• **Problem to work on**
Keep to the lines between the one holding "mesh = cad_parts[node].data.copy()" and the one holding "piece.data = mesh", inclusive, and write them out exactly.

□ □ □ □ □ □ □

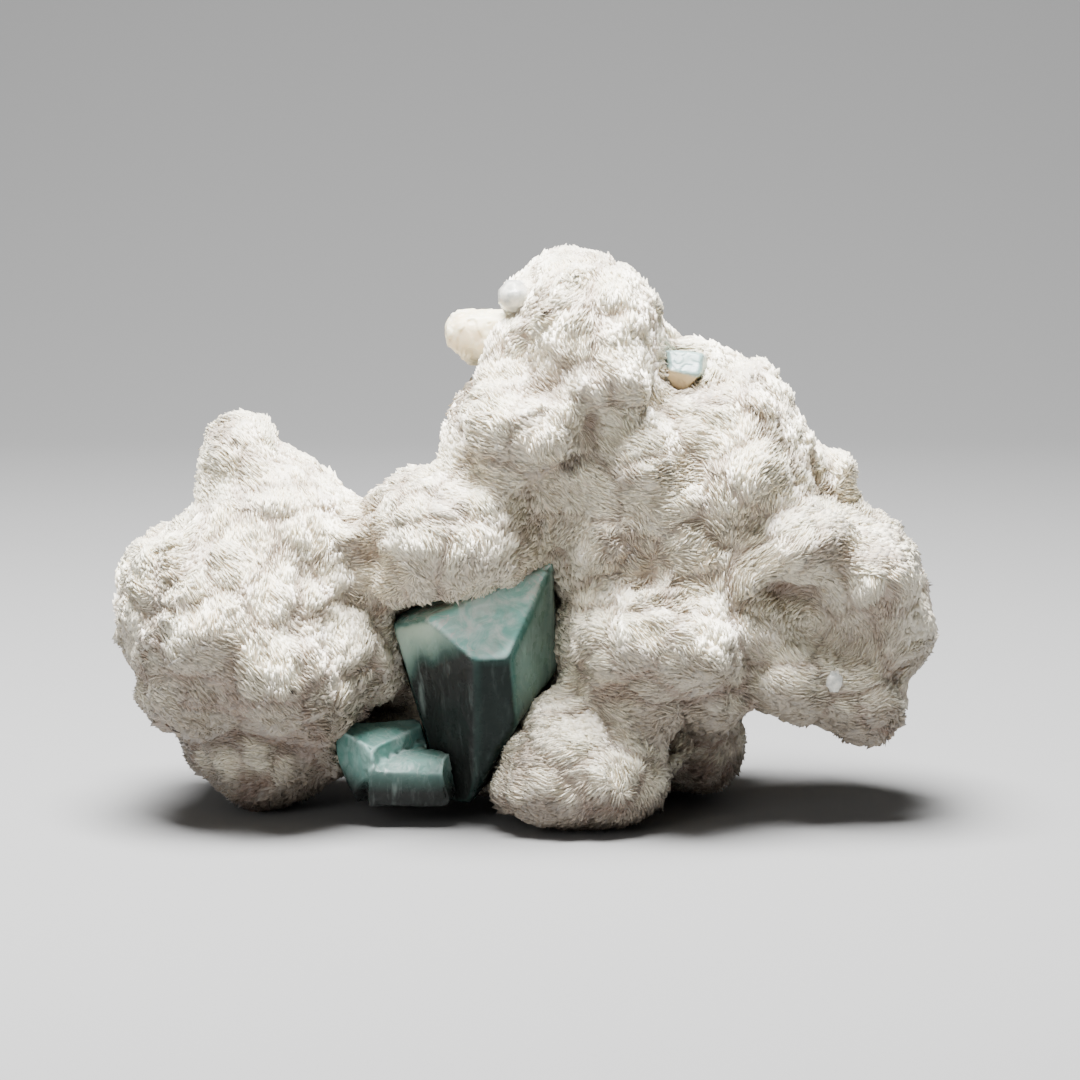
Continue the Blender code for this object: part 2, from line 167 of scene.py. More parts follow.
def node_copy(node, name):
    """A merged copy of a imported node's mesh as a new object, in metres."""
    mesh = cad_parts[node].data.copy()
    mesh.name = name
    mesh.materials.clear()
    piece = bpy.data.objects.new(name, mesh)
    bpy.context.scene.collection.objects.link(piece)
    weld = piece.modifiers.new("weld", "WELD")
    weld.merge_threshold = 0.00001
    return piece


def settle(piece):
    """Make a piece's modifiers part of its mesh."""
    graph = bpy.context.evaluated_depsgraph_get()
    mesh = bpy.data.meshes.new_from_object(piece.evaluated_get(graph))
    piece.modifiers.clear()
    piece.data = mesh


def vertex_array(mesh):
    """Vertex places in millimetres."""
    flat = np.empty(len(mesh.vertices) * 3)
    mesh.vertices.foreach_get("co", flat)
    return flat.reshape(-1, 3) / MM


def normal_array(mesh):
    """Each vertex's normal."""
    flat = np.empty(len(mesh.vertices) * 3)
    mesh.vertex_normals.foreach_get("vector", flat)
    return flat.reshape(-1, 3)


def put_vertices(mesh, points):
    """Move the vertices to places in millimetres."""
    mesh.vertices.foreach_set("co", (points * MM).ravel())
    mesh.update()


def put_attribute(mesh, name, values):
    """Store one number for each vertex under a name that the materials read."""
    layer = mesh.attributes.new(name, "FLOAT", "POINT")
    layer.data.foreach_set("value", np.asarray(values, dtype=np.float32))


def smooth(mesh):
    """Shade every face smoothly."""
    mesh.polygons.foreach_set("use_smooth", np.ones(len(mesh.polygons), dtype=bool))


def growth(points, normals):
    """The way that blades flow over the surface, with its part along the normal taken away: a
    slow drift in space, which near the right lobe's curl gives way to a turn around it."""
    slow, quick = DRIFT_SIZES
    drift = ripple_vector(points, slow, 11) + 0.45 * ripple_vector(points, quick, 12)
    drift = drift + DRIFT_STEADY
    spoke = points - CURL_MIDDLE
    spoke[:, 1] = 0.0
    reach = np.linalg.norm(spoke, axis=1, keepdims=True)
    around = np.cross(unit(spoke), np.array([0.0, 1.0, 0.0]))
    share = np.exp(-(reach / CURL_REACH) ** 4) * (points[:, 1:2] < 5.0)
    return across(drift * (1 - share) + 1.6 * around * share, normals)


def edge_array(mesh):
    """The two vertices of each edge."""
    flat = np.empty(len(mesh.edges) * 2, dtype=np.int64)
    mesh.edges.foreach_get("vertices", flat)
    return flat.reshape(-1, 2)


def eased(values, edges, rounds):
    """Each round, every vertex's vector moves half of the way to the mean of those at the far
    ends of its edges."""
    near, far = edges.ravel(), edges[:, ::-1].ravel()
    count = len(values)
    share = 1 / np.maximum(np.bincount(near, minlength=count), 1)
    for _ in range(rounds):
        sums = [np.bincount(near, weights=values[far, axis], minlength=count) for axis in range(3)]
        values = 0.5 * values + 0.5 * np.stack(sums, axis=1) * share[:, None]
    return values


def skin_over(piece, voxel):
    """Lay one even skin over all of a piece."""
    skin = piece.modifiers.new("skin", "REMESH")
    skin.mode = "VOXEL"
    skin.voxel_size = voxel * MM


def swell(piece, distance):
    """Move the skin outwards, or inwards for a negative distance."""
    move = piece.modifiers.new("swell", "DISPLACE")
    move.mid_level = 0.0
    move.strength = distance * MM


# The creases between lobes are bridged where they are narrower than twice CREASE_FILL
core = node_copy("cleavelandite_matrix", "cleavelandite_core")
skin_over(core, GROUND_VOXEL)
swell(core, CREASE_FILL)
skin_over(core, GROUND_VOXEL)
swell(core, -CREASE_FILL)
skin_over(core, GROUND_VOXEL)
settle(core)
for node in CRYSTALS:
    room = node_copy(node, node + "_room")
    swell(room, SOCKET_ROOM)
    settle(room)
    room.location.y = -SOCKET_ROOM * MM
    dig = core.modifiers.new("dig", "BOOLEAN")
    dig.operation = "DIFFERENCE"
    dig.solver = "EXACT"
    dig.object = room
    settle(core)
    bpy.data.objects.remove(room, do_unlink=True)
skin_over(core, CORE_VOXEL)
ease = core.modifiers.new("ease", "SMOOTH")
ease.factor = 0.5
ease.iterations = GROUND_EASE
settle(core)

ground = vertex_array(core.data)
normals = normal_array(core.data)
_, _, tuft_in = cells(ground + TUFT_BEND * ripple_vector(ground, 11.0, 24), TUFT_SIZE, 21)
_, _, fan_in = cells(ground + FAN_BEND * ripple_vector(ground, 6.0, 22), FAN_SIZE, 23)
rise = (TUFT_RISE * (np.minimum(tuft_in / ROUND_OVER, 1.0) ** 0.7 - 0.7)
        + FAN_RISE * (np.minimum(fan_in / ROUND_OVER, 1.0) ** 0.7 - 0.6) + GROUND_RISE)
off_flats = np.clip(ground[:, 2] / FLATS_HEIGHT, 0.0, 1.0)
ground = ground + normals * (rise * off_flats)[:, None]
ground[:, 2] = np.maximum(ground[:, 2], 0.0)
put_vertices(core.data, ground)

# What the colours need to know of each place, for the painted shade in crevices and under the lobes
# and for the specks: how deep it lies in a crevice, from the depth under the same surface once that
# is eased, how far it looks down, and where the specks are
ground_normals = normal_array(core.data)
even = eased(ground, edge_array(core.data), CREVICE_ROUNDS)
sunk = np.sum((even - ground) * ground_normals, axis=1)
shallow, deep_down = CREVICE_DEPTH
crevice = np.clip((sunk - shallow) / (deep_down - shallow), 0.0, 1.0)
# Painted shade in crevices and along the tufts' borders
hollow = np.maximum(0.7 * (1 - np.minimum(tuft_in / 0.22, 1.0)), crevice)
# Painted shade: darker where the surface looks down, fading higher up
under = np.clip((UNDER_SHADE_START - ground_normals[:, 2]) / UNDER_SHADE_SPAN, 0.0, 1.0)
under *= 1.0 - 0.8 * np.clip((ground[:, 2] - UNDER_SHADE_FADE_FROM) / UNDER_SHADE_FADE_OVER, 0.0, 1.0)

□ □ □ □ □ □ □

• **The completed task**
    mesh = cad_parts[node].data.copy()
    mesh.name = name
    mesh.materials.clear()
    piece = bpy.data.objects.new(name, mesh)
    bpy.context.scene.collection.objects.link(piece)
    weld = piece.modifiers.new("weld", "WELD")
    weld.merge_threshold = 0.00001
    return piece


def settle(piece):
    """Make a piece's modifiers part of its mesh."""
    graph = bpy.context.evaluated_depsgraph_get()
    mesh = bpy.data.meshes.new_from_object(piece.evaluated_get(graph))
    piece.modifiers.clear()
    piece.data = mesh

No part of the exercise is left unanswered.